I began with some rapport; looking for a connection that would build credibility and trust. Relieved, I found it quickly. (Thank you AC Comics, Scheff boys, and Superman!) I was able to use a conversation between Kal-El and Jor-El (Superman and his father) as a way to tee up Moses’ fatherly advice to the Children of Israel. From there my young pupil was eager to share the first draft he had written. Again I was pleased. This kid was the real deal. He was prepared; serious; focused.
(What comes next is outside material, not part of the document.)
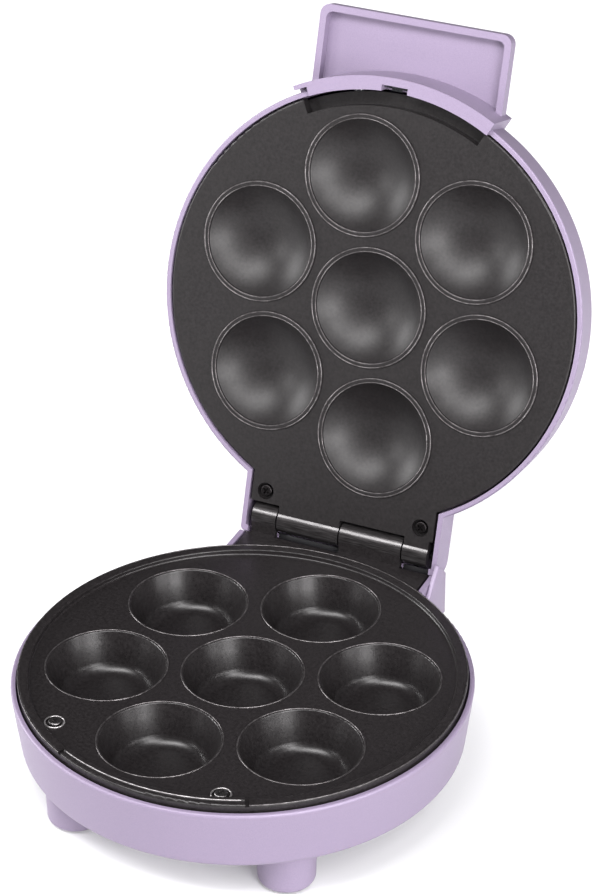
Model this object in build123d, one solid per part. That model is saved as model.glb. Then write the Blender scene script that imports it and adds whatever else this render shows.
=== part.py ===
from build123d import *
import math
import os

# Seven cup cupcake maker, standing open. Millimetres, +Z up, hinge at the back (+Y), handle at the front.
# Everything is laid out closed, about the upright axis of the round base, with z = 0 at the plane where the
# two plates meet. The lid is then swung open about the hinge, and the whole is moved to its origin, which
# is under the middle of the open machine.

# main sizes: the plates drive the housings, the hinge, the feet and the handle
PLATE_R = 95.0           # outside radius of both plates
RIM_BAND = 3.0           # how far the rims of the housings stand out round the plates
NECK_X = 44.0            # half width of both necks
TAIL_BAND = 3.4          # how far the tails stand out beside the necks

# housings
BODY_R = PLATE_R + RIM_BAND
WALL = 2.2               # moulded wall
BASE_RIM_Z = -3.6        # top edge of the round base housing
BASE_BOTTOM_Z = -32.0    # underside of the base housing
BASE_DRAFT = 3.5         # the base housing is this much smaller at its bottom edge
BASE_FOOT_R = BODY_R - BASE_DRAFT
BASE_EDGE_R = 3.0        # rounding of that edge
RIM_ROUND = 1.1          # rounding of the rims
LID_DRAFT = 1.8          # the lid housing is this much smaller where its side ends
LID_SIDE_R = BODY_R - LID_DRAFT
LID_SIDE_Z = 23.0        # height where the side ends
LID_TOP_Z = 30.0         # crown of the lid
LID_EDGE_R = 9.0         # rounding between side and crown
TAIL_X = NECK_X + TAIL_BAND
TAIL_START_Y = BODY_R - 38.0    # inside the round body
BASE_TAIL_TOP_Z = -0.8   # top edge of the tail walls of the base
LID_TAIL_TOP_Z = 16.0    # top of the tail of the lid
LID_TAIL_EDGE_R = 6.0    # rounding at the back of the lid tail
TAIL_SIDE_ROUND = 1.6    # rounding along its sides

# hinge
HINGE_OUT = 7.0          # pin axis behind the round rim
HINGE_Y = BODY_R + HINGE_OUT
HINGE_Z = 5.0            # pin axis above the meeting plane
OPEN_ANGLE = 107.0       # how far the lid swings open
KNUCKLE_R = 6.0
KNUCKLE_SHORT = 11.6
KNUCKLE_LONG = 29.6
KNUCKLE_GAP = 0.8
PIN_R = 2.0
PIN_CLEAR = 0.05         # radial, in every knuckle
PIN_INSET = 0.4          # pin end inside the outer knuckle face
NOTCH_GAP = 1.2          # round a knuckle in the neck it doesn't belong to
TAIL_END_R = 9.2         # back face of the lid tail, from the pin axis
TAIL_CLEAR = 0.4         # base tail to the turning lid tail
STOP_GAP = 0.25          # lid tail to the stop ledge when open
LEDGE_BACK = 1.5         # back face of the base tail behind the pin axis

# plates
PLATE_T = 2.2
SKIRT_T = 2.4
LOWER_SKIRT_Z = -6.8
UPPER_SKIRT_Z = 5.0
EDGE_ROUND = 1.0
RING_W = 4.6             # raised rim of the lower plate
RIM_Z = -0.3             # its top: the plates stay this far apart when closed
FLOOR_Z = -2.7           # cup surface
NECK_START_Y = PLATE_R - 15.0
LOWER_NECK_Z = -1.0
LOWER_NECK_T = 3.0
UPPER_NECK_T = 4.0
CUP_BAND = 7.1           # flat left between an outer cup and the rim
CUP_COUNT = 6            # round the middle one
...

His Torah portion, Ki Tavo, (“when you enter”) is part of Moses’ swan song to the Jewish people. Knowing that he will die and not be leading them much longer, Moses imparts final lessons and words of wisdom to a generation that will enter and be the first Jewish people to settle in the Land of Israel. There is talk of commandments, blessings and curses; and reminders of miracles.
While his discussion was nowhere near final form, my budding scholar managed to touch on a key theme of the chapter. He zeroed in on the literal meaning of cursing someone who had “misdirected a blind person” (Deuteronomy 27:20), which is based on the original text to not “place a stumbling block before the blind” in Leviticus (19:14). He was incensed that someone could be cruel by deliberately causing a blind person to fall down. I casually asked if there were ways to do something similar – to trip someone up – if he or she wasn’t actually blind. And it was then that the ray of light appeared in his eyes…the connection. It was the realization and the understanding that people do many mean things to hurt, mislead, and sabotage others. He said that he learned once – and believed – that his candle wouldn’t become brighter if he extinguished someone else’s. Without arrogance or cockiness, he shared that he wanted to be a leader one day; a Jewish leader who knew how to properly treat others.
* * *
I am clear on why…why I do what I do. He is a great reason. I have hope.